_Goal of the exercise_:
From the listing below, copy only the lines running from the line that contains "bpy.context.scene.collection.children.link(plant)" to the line that contains "and loose soil.", both included.

_Dataset extract_:

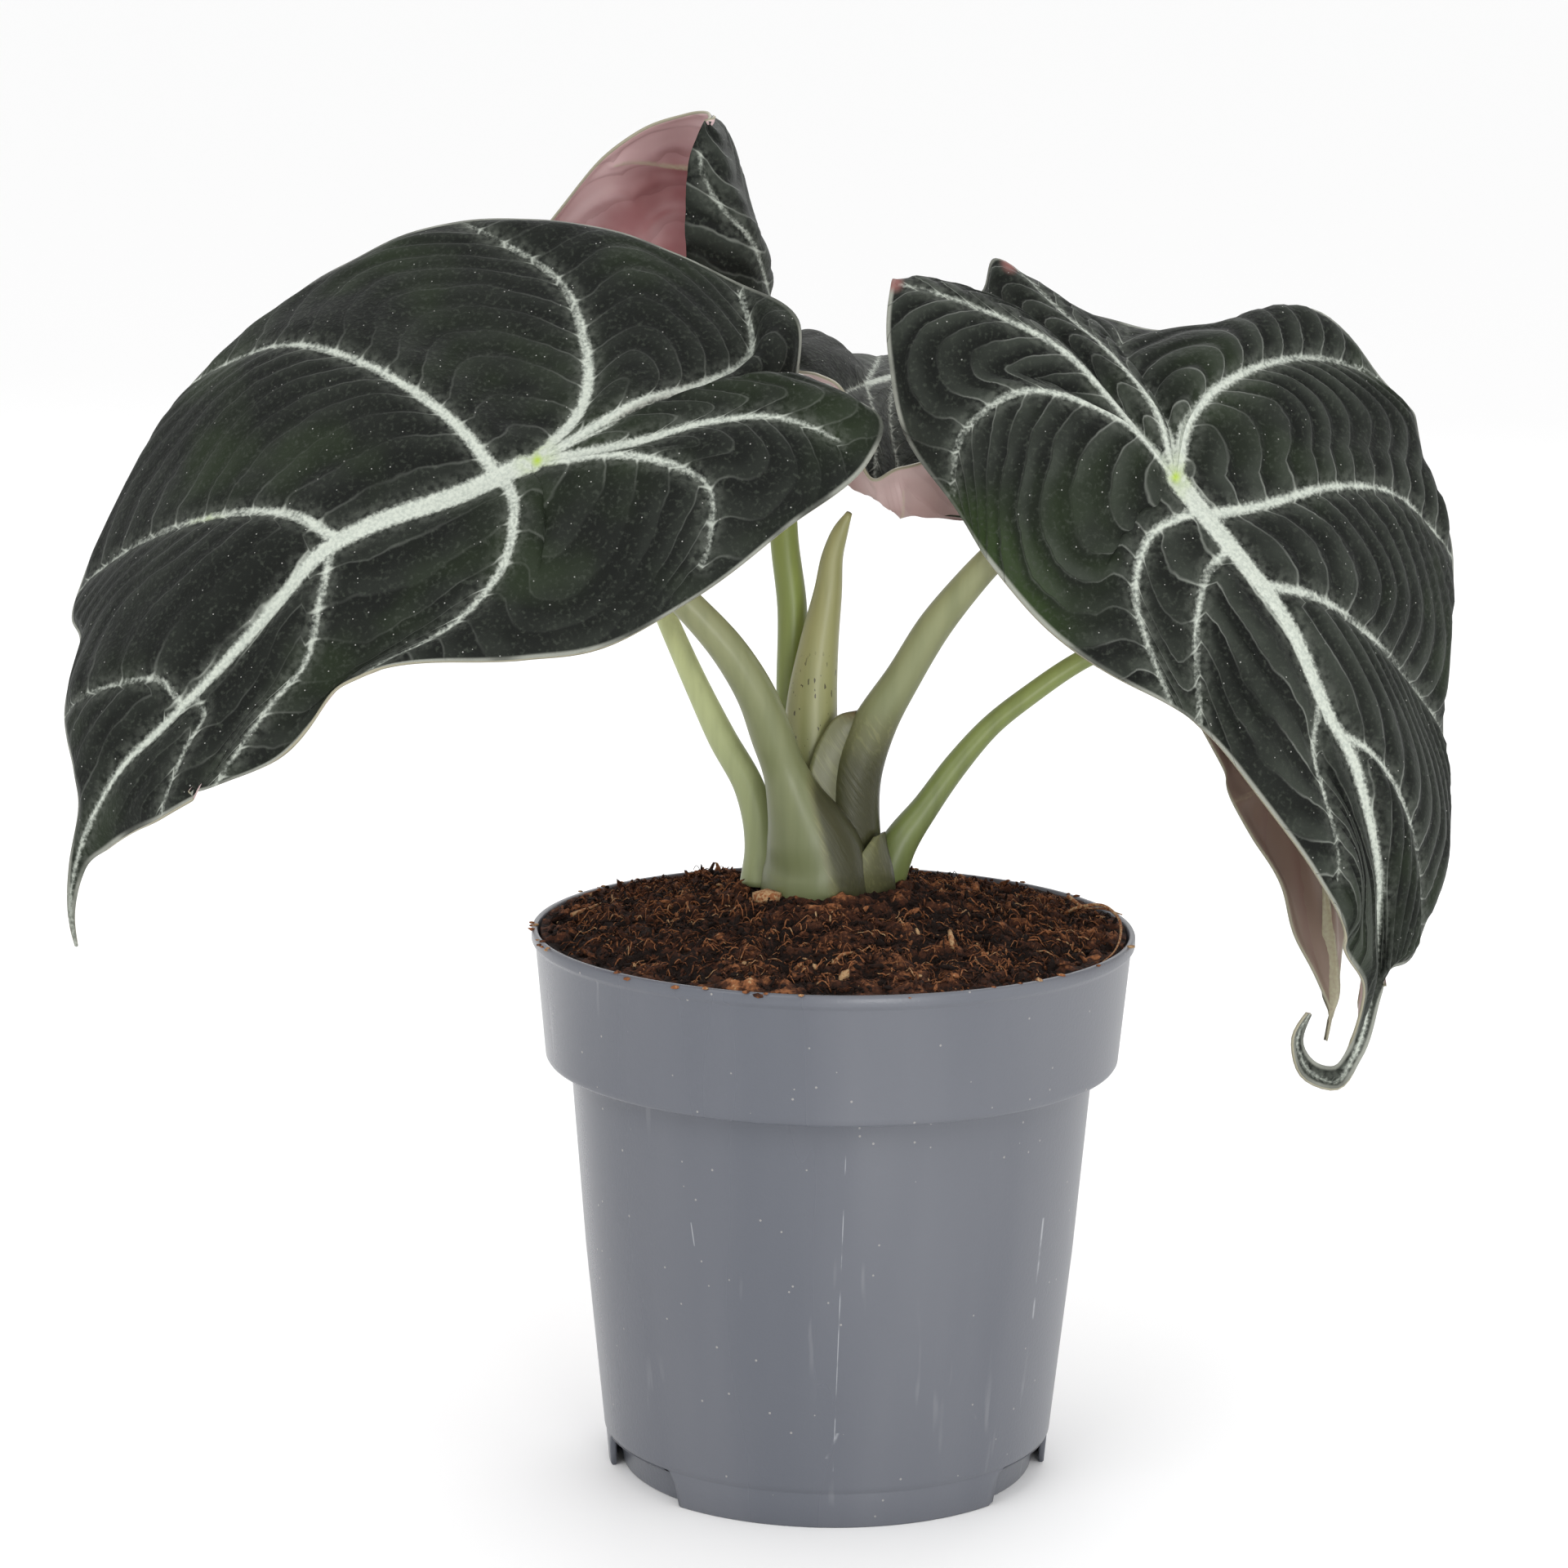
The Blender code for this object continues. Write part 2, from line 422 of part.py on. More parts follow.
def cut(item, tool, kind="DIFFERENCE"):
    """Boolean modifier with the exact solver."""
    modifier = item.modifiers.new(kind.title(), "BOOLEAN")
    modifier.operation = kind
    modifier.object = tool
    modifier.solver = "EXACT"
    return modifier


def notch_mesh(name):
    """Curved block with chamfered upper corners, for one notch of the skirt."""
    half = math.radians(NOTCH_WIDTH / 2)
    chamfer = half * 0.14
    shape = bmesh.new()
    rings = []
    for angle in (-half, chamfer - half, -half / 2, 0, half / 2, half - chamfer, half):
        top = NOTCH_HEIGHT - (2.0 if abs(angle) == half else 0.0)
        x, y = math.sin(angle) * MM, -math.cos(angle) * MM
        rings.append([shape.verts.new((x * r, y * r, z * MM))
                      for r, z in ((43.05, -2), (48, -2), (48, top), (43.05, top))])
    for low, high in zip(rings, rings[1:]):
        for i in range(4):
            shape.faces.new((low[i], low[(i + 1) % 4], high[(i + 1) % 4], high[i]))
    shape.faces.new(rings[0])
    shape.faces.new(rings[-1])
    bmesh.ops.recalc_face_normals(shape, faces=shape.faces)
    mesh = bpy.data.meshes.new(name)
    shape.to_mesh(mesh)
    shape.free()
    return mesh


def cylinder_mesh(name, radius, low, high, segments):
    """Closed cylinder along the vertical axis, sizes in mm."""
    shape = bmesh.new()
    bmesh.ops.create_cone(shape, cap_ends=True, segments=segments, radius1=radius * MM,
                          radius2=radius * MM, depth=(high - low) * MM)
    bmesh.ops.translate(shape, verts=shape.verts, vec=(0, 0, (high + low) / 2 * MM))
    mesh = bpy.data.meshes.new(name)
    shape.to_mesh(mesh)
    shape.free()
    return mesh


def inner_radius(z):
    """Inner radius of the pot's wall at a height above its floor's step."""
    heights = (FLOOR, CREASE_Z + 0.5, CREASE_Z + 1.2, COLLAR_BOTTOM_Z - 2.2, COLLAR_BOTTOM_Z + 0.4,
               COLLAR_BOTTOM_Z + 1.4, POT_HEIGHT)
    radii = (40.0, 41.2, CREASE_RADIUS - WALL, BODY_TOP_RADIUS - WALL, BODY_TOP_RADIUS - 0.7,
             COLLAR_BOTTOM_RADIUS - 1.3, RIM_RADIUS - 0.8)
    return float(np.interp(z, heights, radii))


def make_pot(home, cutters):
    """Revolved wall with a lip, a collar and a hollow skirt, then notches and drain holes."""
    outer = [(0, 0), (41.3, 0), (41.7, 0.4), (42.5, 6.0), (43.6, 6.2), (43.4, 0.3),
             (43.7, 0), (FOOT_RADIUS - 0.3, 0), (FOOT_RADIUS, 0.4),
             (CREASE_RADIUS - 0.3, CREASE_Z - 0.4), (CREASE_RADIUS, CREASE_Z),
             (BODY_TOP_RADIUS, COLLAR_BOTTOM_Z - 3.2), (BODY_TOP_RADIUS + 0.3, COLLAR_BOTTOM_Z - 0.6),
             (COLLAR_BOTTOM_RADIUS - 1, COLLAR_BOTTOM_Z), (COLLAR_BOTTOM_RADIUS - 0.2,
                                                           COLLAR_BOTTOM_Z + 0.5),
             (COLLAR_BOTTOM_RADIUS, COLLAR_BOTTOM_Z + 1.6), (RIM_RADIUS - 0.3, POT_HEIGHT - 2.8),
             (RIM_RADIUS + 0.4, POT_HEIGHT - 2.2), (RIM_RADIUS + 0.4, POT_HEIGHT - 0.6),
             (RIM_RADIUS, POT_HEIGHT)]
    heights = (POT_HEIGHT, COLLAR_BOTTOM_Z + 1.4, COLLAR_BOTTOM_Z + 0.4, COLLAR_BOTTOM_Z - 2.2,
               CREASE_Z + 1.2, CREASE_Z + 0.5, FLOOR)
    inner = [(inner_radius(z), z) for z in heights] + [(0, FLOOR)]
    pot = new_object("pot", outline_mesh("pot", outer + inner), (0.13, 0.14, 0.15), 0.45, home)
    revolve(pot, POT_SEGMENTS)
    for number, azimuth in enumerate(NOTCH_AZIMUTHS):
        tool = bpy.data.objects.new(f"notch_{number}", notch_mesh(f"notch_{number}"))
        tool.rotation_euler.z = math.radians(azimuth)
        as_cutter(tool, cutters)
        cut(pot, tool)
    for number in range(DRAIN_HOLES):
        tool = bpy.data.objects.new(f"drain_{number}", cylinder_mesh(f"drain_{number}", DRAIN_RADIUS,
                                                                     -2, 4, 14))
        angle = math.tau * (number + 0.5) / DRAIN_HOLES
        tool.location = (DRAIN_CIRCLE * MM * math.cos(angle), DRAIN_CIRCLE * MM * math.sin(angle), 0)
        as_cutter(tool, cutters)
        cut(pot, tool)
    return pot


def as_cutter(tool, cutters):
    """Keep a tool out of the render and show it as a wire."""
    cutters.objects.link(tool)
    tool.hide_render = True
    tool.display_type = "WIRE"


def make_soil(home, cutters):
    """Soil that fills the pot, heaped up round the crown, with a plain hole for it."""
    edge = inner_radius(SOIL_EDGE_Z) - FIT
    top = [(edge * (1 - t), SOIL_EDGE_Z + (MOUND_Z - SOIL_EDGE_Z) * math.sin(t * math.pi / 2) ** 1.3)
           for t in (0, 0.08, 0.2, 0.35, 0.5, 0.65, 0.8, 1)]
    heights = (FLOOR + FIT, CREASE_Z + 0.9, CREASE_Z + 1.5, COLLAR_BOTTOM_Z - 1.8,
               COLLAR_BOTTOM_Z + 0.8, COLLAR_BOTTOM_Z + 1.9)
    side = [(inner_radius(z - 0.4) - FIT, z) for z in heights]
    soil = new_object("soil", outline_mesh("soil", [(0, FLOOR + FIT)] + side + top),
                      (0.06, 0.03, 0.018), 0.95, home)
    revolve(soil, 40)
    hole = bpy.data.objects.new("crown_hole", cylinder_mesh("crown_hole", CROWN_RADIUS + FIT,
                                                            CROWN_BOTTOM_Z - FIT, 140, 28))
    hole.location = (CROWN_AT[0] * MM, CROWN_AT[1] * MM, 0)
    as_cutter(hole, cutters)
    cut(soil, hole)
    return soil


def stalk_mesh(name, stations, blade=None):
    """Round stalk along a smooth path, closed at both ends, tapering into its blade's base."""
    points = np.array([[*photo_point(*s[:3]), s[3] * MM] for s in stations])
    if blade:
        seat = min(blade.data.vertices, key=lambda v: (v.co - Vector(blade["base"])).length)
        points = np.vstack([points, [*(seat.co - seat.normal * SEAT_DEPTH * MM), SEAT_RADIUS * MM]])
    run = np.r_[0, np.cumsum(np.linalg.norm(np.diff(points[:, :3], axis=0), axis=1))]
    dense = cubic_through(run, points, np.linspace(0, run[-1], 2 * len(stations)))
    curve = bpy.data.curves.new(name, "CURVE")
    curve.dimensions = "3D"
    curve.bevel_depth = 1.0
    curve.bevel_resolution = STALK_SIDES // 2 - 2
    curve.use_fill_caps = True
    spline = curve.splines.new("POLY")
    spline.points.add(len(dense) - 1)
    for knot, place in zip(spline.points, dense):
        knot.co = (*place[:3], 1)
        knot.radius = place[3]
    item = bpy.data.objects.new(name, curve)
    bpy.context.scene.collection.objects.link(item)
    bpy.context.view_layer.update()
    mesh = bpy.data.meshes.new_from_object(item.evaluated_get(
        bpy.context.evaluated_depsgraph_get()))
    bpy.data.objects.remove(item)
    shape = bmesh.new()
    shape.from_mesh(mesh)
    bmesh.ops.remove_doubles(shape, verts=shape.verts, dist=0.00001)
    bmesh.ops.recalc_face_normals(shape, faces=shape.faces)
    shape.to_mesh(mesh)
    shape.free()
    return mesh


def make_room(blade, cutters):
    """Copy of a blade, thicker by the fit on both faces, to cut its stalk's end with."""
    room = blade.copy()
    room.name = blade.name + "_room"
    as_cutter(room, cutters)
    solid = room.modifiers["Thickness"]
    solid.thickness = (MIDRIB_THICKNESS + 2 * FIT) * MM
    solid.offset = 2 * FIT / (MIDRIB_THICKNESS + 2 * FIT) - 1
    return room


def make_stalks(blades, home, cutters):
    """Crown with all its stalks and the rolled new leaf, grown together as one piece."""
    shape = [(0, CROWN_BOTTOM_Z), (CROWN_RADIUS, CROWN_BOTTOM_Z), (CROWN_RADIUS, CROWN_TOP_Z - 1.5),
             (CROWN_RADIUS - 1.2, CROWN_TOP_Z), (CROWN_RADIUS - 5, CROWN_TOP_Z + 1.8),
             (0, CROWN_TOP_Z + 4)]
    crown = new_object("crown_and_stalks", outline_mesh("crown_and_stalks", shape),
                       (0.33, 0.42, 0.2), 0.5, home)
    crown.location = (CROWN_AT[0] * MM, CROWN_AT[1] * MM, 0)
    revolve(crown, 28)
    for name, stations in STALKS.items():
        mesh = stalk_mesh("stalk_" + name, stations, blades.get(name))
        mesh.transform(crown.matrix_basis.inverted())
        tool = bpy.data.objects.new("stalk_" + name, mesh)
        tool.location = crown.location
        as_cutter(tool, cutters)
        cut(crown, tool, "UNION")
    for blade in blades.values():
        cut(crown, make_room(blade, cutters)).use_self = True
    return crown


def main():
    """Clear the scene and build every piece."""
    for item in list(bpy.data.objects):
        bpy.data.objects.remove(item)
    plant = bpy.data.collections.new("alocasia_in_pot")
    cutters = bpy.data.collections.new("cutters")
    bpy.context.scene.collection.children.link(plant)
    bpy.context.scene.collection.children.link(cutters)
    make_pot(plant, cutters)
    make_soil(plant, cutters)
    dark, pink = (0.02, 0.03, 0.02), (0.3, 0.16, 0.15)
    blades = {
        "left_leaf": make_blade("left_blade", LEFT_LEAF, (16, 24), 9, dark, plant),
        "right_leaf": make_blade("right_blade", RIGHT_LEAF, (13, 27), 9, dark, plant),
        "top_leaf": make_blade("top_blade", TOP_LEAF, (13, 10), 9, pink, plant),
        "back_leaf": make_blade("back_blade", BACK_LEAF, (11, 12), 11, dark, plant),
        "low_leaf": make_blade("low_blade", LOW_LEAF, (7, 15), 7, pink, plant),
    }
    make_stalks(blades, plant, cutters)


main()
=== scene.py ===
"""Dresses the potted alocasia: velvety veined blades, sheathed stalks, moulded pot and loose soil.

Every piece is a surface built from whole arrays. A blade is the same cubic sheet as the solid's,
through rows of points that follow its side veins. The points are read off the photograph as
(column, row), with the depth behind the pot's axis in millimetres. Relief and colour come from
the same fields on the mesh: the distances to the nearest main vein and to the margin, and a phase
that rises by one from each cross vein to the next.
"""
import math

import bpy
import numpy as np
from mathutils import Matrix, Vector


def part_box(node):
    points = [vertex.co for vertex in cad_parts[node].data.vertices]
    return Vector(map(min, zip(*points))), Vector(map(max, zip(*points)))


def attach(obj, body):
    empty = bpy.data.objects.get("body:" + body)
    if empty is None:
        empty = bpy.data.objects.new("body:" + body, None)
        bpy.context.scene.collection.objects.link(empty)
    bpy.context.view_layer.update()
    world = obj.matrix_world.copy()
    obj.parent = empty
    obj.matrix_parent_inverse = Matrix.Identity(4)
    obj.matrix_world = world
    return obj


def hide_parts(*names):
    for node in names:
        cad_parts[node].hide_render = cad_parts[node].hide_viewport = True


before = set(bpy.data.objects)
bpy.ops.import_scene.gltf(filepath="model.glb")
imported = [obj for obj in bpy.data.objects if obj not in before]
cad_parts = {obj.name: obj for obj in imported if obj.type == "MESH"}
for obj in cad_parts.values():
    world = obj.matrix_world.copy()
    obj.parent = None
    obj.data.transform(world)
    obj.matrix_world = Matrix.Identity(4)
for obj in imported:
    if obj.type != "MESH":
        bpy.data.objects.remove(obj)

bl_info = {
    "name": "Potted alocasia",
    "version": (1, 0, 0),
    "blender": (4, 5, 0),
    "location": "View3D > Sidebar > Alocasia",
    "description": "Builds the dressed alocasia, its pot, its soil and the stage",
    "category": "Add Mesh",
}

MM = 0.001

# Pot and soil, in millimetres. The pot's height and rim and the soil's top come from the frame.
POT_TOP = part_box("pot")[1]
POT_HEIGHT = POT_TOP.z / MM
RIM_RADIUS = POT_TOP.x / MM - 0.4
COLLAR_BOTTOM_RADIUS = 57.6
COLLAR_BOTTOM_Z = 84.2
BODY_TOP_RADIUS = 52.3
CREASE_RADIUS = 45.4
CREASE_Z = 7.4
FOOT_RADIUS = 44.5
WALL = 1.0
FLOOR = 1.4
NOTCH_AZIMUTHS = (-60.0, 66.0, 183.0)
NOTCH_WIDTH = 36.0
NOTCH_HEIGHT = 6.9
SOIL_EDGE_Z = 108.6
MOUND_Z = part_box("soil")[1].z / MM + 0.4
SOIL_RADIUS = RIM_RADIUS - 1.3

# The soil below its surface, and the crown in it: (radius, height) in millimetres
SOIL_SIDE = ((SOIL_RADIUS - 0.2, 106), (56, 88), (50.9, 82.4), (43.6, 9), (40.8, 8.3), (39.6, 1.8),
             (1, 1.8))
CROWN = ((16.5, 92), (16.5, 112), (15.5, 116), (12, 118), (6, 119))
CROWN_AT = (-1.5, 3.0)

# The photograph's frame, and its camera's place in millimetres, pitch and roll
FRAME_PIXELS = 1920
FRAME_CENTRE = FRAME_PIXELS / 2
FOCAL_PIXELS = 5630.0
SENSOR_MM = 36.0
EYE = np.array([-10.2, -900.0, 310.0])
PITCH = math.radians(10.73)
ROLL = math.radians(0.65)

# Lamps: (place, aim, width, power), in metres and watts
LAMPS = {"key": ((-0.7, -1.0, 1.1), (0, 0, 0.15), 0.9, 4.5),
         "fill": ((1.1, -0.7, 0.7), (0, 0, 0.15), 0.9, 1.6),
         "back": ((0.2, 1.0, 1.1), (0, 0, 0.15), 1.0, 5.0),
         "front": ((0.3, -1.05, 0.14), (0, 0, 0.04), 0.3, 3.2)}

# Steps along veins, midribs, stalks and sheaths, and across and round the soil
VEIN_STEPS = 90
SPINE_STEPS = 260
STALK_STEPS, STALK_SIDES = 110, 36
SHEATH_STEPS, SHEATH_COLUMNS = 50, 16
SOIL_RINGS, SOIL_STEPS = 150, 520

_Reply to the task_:
    bpy.context.scene.collection.children.link(plant)
    bpy.context.scene.collection.children.link(cutters)
    make_pot(plant, cutters)
    make_soil(plant, cutters)
    dark, pink = (0.02, 0.03, 0.02), (0.3, 0.16, 0.15)
    blades = {
        "left_leaf": make_blade("left_blade", LEFT_LEAF, (16, 24), 9, dark, plant),
        "right_leaf": make_blade("right_blade", RIGHT_LEAF, (13, 27), 9, dark, plant),
        "top_leaf": make_blade("top_blade", TOP_LEAF, (13, 10), 9, pink, plant),
        "back_leaf": make_blade("back_blade", BACK_LEAF, (11, 12), 11, dark, plant),
        "low_leaf": make_blade("low_blade", LOW_LEAF, (7, 15), 7, pink, plant),
    }
    make_stalks(blades, plant, cutters)


main()
=== scene.py ===
"""Dresses the potted alocasia: velvety veined blades, sheathed stalks, moulded pot and loose soil.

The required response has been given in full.